What you should do: Produce word for word the lines of the data below running from the one that has "Recreate this object" to the one that has "const UNDERSIDE_EDGE_RADIUS = 1;", inclusive, and no others.

Working data:
····················

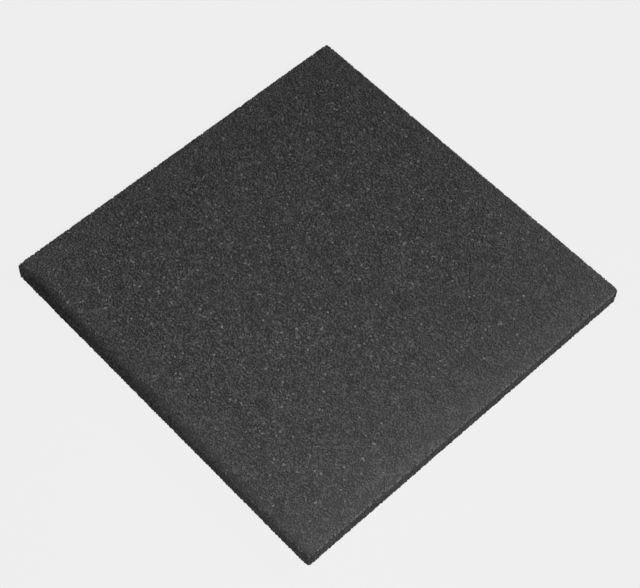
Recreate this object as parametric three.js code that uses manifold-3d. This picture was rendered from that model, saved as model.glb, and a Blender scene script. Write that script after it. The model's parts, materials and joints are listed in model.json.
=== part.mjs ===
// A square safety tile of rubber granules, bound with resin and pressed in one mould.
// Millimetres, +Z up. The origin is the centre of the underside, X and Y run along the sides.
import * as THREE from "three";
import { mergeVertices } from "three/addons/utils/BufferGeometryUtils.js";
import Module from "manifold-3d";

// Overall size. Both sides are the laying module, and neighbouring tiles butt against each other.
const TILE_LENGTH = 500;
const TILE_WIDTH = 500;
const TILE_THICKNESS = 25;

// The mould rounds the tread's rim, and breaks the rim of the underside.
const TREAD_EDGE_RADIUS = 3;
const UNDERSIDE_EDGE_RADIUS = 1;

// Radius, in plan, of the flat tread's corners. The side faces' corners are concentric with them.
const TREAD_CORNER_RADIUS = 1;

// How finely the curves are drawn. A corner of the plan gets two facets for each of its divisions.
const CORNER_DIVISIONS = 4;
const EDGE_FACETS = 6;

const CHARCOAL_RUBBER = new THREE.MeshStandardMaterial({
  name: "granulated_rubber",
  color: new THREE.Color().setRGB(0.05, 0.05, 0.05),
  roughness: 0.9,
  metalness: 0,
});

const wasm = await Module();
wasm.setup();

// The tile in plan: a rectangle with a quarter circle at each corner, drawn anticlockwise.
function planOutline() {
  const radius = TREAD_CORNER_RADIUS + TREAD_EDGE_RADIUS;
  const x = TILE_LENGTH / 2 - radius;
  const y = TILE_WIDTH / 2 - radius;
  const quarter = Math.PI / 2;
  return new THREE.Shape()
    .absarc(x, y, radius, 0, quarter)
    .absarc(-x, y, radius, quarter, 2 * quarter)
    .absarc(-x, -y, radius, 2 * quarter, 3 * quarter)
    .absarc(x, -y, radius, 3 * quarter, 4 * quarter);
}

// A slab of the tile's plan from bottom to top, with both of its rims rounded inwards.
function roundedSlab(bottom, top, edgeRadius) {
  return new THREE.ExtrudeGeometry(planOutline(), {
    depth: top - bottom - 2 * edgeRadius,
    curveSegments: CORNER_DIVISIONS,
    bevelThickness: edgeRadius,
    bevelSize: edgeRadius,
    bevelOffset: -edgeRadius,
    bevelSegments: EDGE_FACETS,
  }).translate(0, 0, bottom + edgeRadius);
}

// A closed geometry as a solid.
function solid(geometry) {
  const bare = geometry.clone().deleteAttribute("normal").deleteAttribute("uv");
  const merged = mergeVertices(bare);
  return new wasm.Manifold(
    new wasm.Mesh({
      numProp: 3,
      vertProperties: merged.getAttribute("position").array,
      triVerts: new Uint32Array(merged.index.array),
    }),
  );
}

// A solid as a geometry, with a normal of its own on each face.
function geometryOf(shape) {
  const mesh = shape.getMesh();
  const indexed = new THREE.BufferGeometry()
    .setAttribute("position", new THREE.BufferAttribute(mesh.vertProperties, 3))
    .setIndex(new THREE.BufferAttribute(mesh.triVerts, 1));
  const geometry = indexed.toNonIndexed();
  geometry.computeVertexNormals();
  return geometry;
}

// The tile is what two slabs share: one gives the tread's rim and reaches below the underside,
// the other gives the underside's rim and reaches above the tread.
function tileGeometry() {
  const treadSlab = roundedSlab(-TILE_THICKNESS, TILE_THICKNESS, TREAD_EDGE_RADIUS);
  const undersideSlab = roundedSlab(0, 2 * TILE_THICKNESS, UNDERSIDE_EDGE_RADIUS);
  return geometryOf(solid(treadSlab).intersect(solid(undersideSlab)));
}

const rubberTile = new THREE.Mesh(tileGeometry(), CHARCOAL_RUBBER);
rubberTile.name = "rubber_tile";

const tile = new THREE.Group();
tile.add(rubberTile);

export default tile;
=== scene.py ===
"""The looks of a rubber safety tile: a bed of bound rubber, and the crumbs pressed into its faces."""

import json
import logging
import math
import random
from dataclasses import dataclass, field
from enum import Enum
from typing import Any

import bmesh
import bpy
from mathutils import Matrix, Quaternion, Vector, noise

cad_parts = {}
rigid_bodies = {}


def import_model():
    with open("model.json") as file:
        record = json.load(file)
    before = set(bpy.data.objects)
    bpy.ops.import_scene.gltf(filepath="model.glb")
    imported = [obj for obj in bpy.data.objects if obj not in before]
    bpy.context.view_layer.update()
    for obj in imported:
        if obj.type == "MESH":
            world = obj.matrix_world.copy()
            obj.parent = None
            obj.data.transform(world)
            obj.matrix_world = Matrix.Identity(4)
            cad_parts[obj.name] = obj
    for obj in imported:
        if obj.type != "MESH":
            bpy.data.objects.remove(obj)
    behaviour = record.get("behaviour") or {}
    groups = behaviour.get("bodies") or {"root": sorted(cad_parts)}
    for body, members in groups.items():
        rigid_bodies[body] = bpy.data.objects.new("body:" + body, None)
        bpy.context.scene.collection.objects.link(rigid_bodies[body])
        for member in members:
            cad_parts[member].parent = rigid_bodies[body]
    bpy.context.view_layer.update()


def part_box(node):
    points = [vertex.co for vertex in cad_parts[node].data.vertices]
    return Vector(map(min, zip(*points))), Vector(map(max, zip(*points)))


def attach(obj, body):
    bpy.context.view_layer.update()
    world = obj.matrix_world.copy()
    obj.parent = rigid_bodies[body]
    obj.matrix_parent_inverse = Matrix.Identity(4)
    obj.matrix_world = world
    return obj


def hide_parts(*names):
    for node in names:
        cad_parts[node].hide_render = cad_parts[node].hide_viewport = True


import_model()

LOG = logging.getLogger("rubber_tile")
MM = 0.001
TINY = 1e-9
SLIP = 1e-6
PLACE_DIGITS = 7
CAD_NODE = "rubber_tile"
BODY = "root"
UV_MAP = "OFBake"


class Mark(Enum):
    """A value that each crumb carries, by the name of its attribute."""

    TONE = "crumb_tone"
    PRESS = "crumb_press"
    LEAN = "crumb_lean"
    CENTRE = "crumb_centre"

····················

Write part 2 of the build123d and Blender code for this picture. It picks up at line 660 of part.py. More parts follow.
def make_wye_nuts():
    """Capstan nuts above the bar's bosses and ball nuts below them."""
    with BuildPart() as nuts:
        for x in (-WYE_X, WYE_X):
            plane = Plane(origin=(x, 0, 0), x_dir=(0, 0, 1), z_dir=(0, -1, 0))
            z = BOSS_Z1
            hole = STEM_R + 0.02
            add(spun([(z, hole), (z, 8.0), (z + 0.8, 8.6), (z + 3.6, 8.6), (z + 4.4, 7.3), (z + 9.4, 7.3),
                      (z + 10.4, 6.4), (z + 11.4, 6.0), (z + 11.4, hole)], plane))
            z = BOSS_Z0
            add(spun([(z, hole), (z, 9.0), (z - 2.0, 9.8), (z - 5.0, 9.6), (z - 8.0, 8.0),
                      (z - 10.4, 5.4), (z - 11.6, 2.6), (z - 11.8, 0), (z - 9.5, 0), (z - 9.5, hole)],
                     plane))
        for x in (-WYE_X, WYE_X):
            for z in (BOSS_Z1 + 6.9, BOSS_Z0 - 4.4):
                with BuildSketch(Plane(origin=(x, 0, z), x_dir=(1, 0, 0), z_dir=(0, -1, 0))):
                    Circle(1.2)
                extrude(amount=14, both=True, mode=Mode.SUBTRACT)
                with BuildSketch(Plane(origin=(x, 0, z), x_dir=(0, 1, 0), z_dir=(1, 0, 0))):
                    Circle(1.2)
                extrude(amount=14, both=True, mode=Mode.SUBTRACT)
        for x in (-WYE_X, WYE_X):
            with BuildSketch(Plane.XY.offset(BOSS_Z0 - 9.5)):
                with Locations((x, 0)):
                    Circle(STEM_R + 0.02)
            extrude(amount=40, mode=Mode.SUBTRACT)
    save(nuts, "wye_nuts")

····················

Exercise output:
Recreate this object as parametric three.js code that uses manifold-3d. This picture was rendered from that model, saved as model.glb, and a Blender scene script. Write that script after it. The model's parts, materials and joints are listed in model.json.
=== part.mjs ===
// A square safety tile of rubber granules, bound with resin and pressed in one mould.
// Millimetres, +Z up. The origin is the centre of the underside, X and Y run along the sides.
import * as THREE from "three";
import { mergeVertices } from "three/addons/utils/BufferGeometryUtils.js";
import Module from "manifold-3d";

// Overall size. Both sides are the laying module, and neighbouring tiles butt against each other.
const TILE_LENGTH = 500;
const TILE_WIDTH = 500;
const TILE_THICKNESS = 25;

// The mould rounds the tread's rim, and breaks the rim of the underside.
const TREAD_EDGE_RADIUS = 3;
const UNDERSIDE_EDGE_RADIUS = 1;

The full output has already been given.